Quand on lit les réactions de la presse officielle, on se
dit qu`elle se comporte comme la RTLM( La Radiotélévision
des Milles Collines, qui faisait de la propagande anti-Tutsi
et a appelé au génocide). Il est regrettable que le passé
ne nous ait rien appris ?
Q /
Pendant ces événements, vous n`avez jamais parlé avec le
Président Paul Kagame?
Non.
Q /
Pourtant, vous êtes d`anciens compagnons d`armes.
Nous
ne nous entendions plus avant même ma démission. Le premier
accroc date de septembre 1999, lorsque les membres du FPR
à l`assemblée nationale ont écrit à Kagame pour exiger,
sans me consulter, le limogeage de deux Ministres Hutus
du Parti socialiste. On les accusait de corruption. J`ai
Téléphoné à Kagame. Il m`a répondu que les gens ne pouvaient
se cacher Derrière leur ethnie pour bénéficier de l`impunité.
Q /
Mais il était normal qu`on se livre à des investigations.
Les
faits qu`on leur reprochait dataient de 1995-1996. La loi
de contrôle sur l`action du gouvernement date de 1997, sans
effet rétroactif.
Q /
C`est ce genre de divergence qui a conduit à votre démission?
Le problème
s`est en effet répété deux jours plus tard pour six autres
Hutus du gouvernement. Je ne voulais pas intervenir officiellement,
pour ne pas qu`on me reproche de n`intervenir qu`en faveur
des Hutus. J`ai choisi de défendre Patrick Mazimbaka, ministre
délégué à la présidence, car il est Tutsi.
Q /
Vous avez attendu avril 2000 pour démissionner.
On a
passé des mois à se chamailler. Quand j`ai compris qu`ils
allaient se Débarrasser de moi, j`ai pris le devant. Kagame
est allé consulter Yoweri Museveni, Benjamin Mkapa et Thabo
Mbeki. Je ne sais pas ce que Mkapa et Mbeki ont dit, mais
Museveni a refusé de le soutenir.Le FPR a alors changé de
tactique. J`ai conservé mes fonctions, mais tout mon entourage
était renvoyé, sous prétexte de remaniement ministériel.
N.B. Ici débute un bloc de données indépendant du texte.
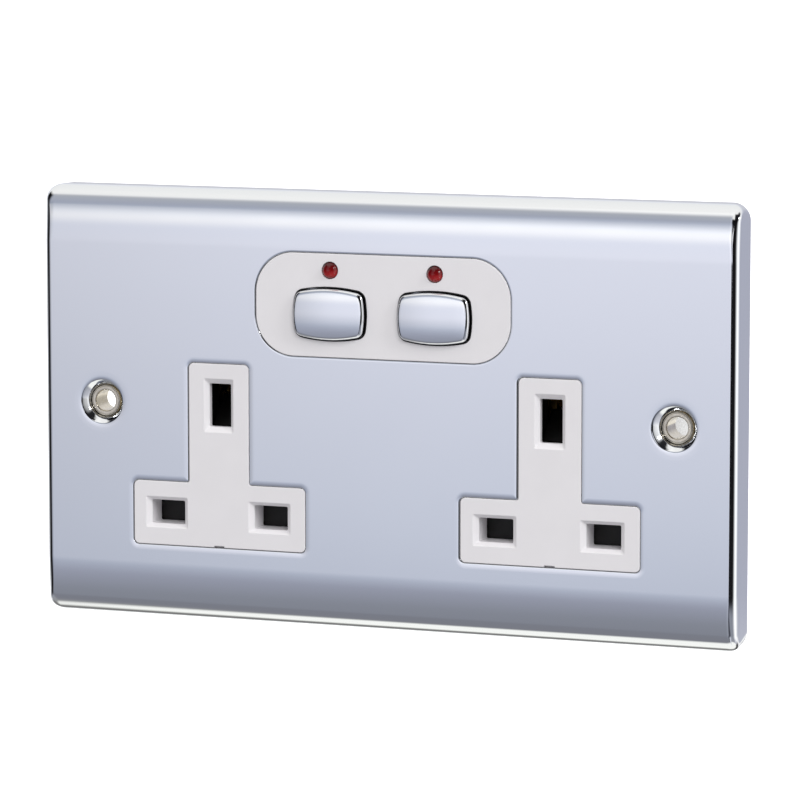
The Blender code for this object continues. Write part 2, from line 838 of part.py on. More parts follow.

J`ai fait alors un discours devant le parlement. et je suis
parti.
Q /
On vous reproche d`insister, dans le manifeste de votre
parti, sur la coupure Hutu/tutsis..
Ce que
nous disons, c`est que depuis cent cinquante ans il se passe
dans ce pays, de façon cyclique, une lutte pour le pouvoir
entre Hutus et Tutsis. Chaque fois que l`un des groupes
s`empare du pouvoir, il essaie d`écraser l`autre. Jusqu`à
ce que ce dernier prenne sa revanche. Nous pensions qu`avec
le FPR les choses allaient changer, nous avons été déçus.
Nous avons combattu le régime hutu de Juvénal Habyarimana,
qui contrôlait-les institutions, la gendarmerie, les banques,
etc. mais maintenant, c`est Exactement la même chose.
Q /
Pas tout à fait. Il y a des Hutus dans le gouvernement actuel..
Dans
le passé aussi, il y avait des Tutsi, qui n`avaient aucun
rôle. Je vous donne un exemple. Récemment, il y a eu une
réunion à Lusaka, en Zambie, au sujet du pillage des richesses
du Congo. Tous les pays concernés ont envoyé leur ministre
de la Défense et/ou celui des Affaires Etrangères. Au Rwanda,
ces deux Ministres sont des Hutus. Ils ne faisaient pas
partie du voyage. On a envoyé Patrick Mazimbaka, conseiller
à la Présidence.
Q /
Officialiser à l`intérieur d`un parti politique la coupure
entre Hutus et Tutsis, n`est ce pas rallumer le feu?
Nous
sommes persuadés que si les choses continuent, les Hutus
vont fourbir leurs armes et, d`ici à dix, quinze ou vingt
ans, ils vont chasser-les Tutsis. Avec les conséquences
qu`on imagine. Il faut aménager des Mécanismes afin que
chaque communauté participe réellement au pouvoir. Jusqu`à
ce que nous nous soyons forgé une identité nationale transcendant
le clivage Hutus/Tutsis. En plus, ici comme au Burundi,
l`armée est Monoéthnique. On ne peut pas diriger le Rwanda
avec une armée à 100% tutsie, alors que 85% de la population
est hutue!
Q /
Qu`allez vous faire maintenant?
Nous
allons créer le parti et nous battre avec des moyens pacifiques.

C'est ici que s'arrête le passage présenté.